# AVAILABLE DATA

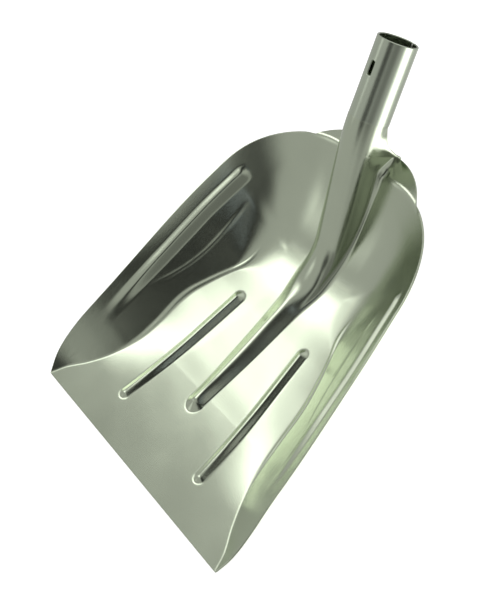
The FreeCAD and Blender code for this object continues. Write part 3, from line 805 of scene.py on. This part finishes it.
def studio_sky():
    """What the metal reflects: a dim room with soft bright and dark patches."""
    world = bpy.data.worlds.new("studio")
    bpy.context.scene.world = world
    world.use_nodes = True
    tree = world.node_tree
    direction = node(tree, "ShaderNodeTexCoord").outputs["Generated"]
    room = node(tree, "ShaderNodeRGB")
    room.outputs[0].default_value = (0.49, 0.49, 0.49, 1.0)
    shade = room.outputs[0]
    # each patch: direction of its middle, reach each way, share of the reach that is even, brightness
    patches = (
        # pale floor, and the scoop's own shadow on it
        ((0.0, 0.0, -1.0), (1.1, 1.1, 0.8), 0.3, 0.85),
        ((0.0, 0.1, -1.0), (0.6, 0.6, 0.5), 0.1, 0.25),
        # dark end of the room behind
        ((0.0, 1.0, -0.08), (0.75, 0.4, 0.26), 0.3, 0.12),
        ((-0.75, 0.68, -0.08), (0.5, 0.4, 0.24), 0.3, 0.12),
        # dim right side, and a bright wall high up behind
        ((0.80, -0.35, 0.45), (0.62, 0.50, 0.62), 0.35, 0.2),
        ((-0.1, 0.75, 0.6), (0.9, 0.5, 0.8), 0.2, 0.8),
        # dark ceiling
        ((0.34, -0.70, 0.62), (0.36, 0.18, 0.36), 0.4, 0.08),
        ((0.23, -0.50, 0.83), (0.20, 0.22, 0.30), 0.4, 0.08),
        ((0.24, -0.27, 0.92), (0.29, 0.25, 0.35), 0.45, 0.04),
        ((0.08, -0.02, 1.0), (0.29, 0.26, 0.3), 0.5, 0.03),
        # long soft box on the left, its two ends, and a small one in front
        ((-0.66, -0.13, 0.75), (0.50, 0.19, 0.7), 0.1, 2.6),
        ((-0.46, -0.13, 0.87), (0.20, 0.15, 0.3), 0.2, 2.0),
        ((-0.86, -0.14, 0.48), (0.20, 0.13, 0.32), 0.1, 1.3),
        ((-0.60, -0.56, 0.57), (0.16, 0.2, 0.2), 0.2, 1.0),
        # lit floor, low on the right
        ((0.82, 0.30, -0.50), (0.45, 0.6, 0.6), 0.4, 2.6),
    )
    for centre, reach, core, brightness in patches:
        mix = node(tree, "ShaderNodeMixRGB", Color2=(brightness, brightness, brightness, 1.0))
        tree.links.new(soft_patch(tree, direction, centre, reach, core), mix.inputs["Fac"])
        tree.links.new(shade, mix.inputs["Color1"])
        shade = mix.outputs["Color"]
    tree.links.new(shade, tree.nodes["Background"].inputs["Color"])
    tree.nodes["Background"].inputs["Strength"].default_value = 1.0


def overhead_lamp():
    """A small cool lamp above the front of the scoop, seen only in the metal."""
    half_x, half_y = 0.06, 0.045
    corners = [(-half_x, -half_y, 0), (-half_x, half_y, 0), (half_x, half_y, 0), (half_x, -half_y, 0)]
    lamp = plain_mesh("overhead_lamp", corners, [(0, 1, 2, 3)])
    lamp.location = (0.25, -0.285, 1.0)
    material = bpy.data.materials.new("lamp_glow")
    material.use_nodes = True
    tree = material.node_tree
    tree.nodes.clear()
    out = node(tree, "ShaderNodeOutputMaterial")
    glow = node(tree, "ShaderNodeEmission", Strength=0.45, Color=(0.78, 0.84, 1.0, 1.0))
    tree.links.new(glow.outputs["Emission"], out.inputs["Surface"])
    lamp.data.materials.append(material)
    for ray in ("visible_camera", "visible_diffuse", "visible_shadow"):
        setattr(lamp, ray, False)


def studio():
    """Pale floor and walls, the sky that the metal reflects, and the lamp."""
    reach, height = 9.0, 7.0
    plan = [(-reach, -reach), (reach, -reach), (reach, reach), (-reach, reach)]
    low, high = ([(x, y, z) for x, y in plan] for z in (0.0, height))
    backdrop("studio_floor", low, [(0, 1, 2, 3)])
    sides = [(i, (i + 1) % 4, (i + 1) % 4 + 4, i + 4) for i in range(4)]
    walls = backdrop("studio_walls", low + high, sides)
    walls.visible_diffuse = False
    walls.visible_shadow = False
    studio_sky()
    overhead_lamp()


def camera():
    """A long lens above and to the right, looking down across the scoop."""
    data = bpy.data.cameras.new("camera")
    data.lens = 84.0
    data.sensor_width = 36.0
    view = bpy.data.objects.new("camera", data)
    right = Vector((0.53046, 0.72087, -0.44604))
    up = Vector((-0.48774, 0.68990, 0.53493))
    back = Vector((0.69334, -0.06621, 0.71756))
    place = Vector((0.96407, -0.13009, 1.05316))
    rows = [(*axes, offset) for *axes, offset in zip(right, up, back, place)]
    view.matrix_world = Matrix((*rows, (0.0, 0.0, 0.0, 1.0)))
    bpy.context.scene.collection.objects.link(view)
    bpy.context.scene.camera = view


# the grey of the blade and socket is the metal's own; their green cast is a painted reflection of green
# surroundings
SHEET = bare_metal("blade_sheet", (0.60, 0.665, 0.515), 0.125, 900.0, 0.05)
TUBE = bare_metal("socket_tube", (0.60, 0.665, 0.53), 0.14, 900.0, 0.05)
WELD = bare_metal("weld_bead", (0.66, 0.67, 0.63), 0.38, 1400.0, 0.08, dull=0.1)

for piece, cad_node, slot, finish in (
    (pressed_blade(), "scoop_blade", "blade_sheet", SHEET),
    (rolled_socket(), "handle_socket", "socket_tube", TUBE),
    (seam_weld(), "socket_seam_weld", "weld_bead", WELD),
):
    piece.data.materials.append(finish)
    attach(piece, "root")
    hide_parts(cad_node)

studio()
camera()
bpy.context.scene.view_settings.view_transform = "Standard"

# EXERCISE REQUIREMENTS
Return each line of the data that contains the string "scene".

# WRITTEN ANSWER
The FreeCAD and Blender code for this object continues. Write part 3, from line 805 of scene.py on. This part finishes it.
    bpy.context.scene.world = world
    bpy.context.scene.collection.objects.link(view)
    bpy.context.scene.camera = view
bpy.context.scene.view_settings.view_transform = "Standard"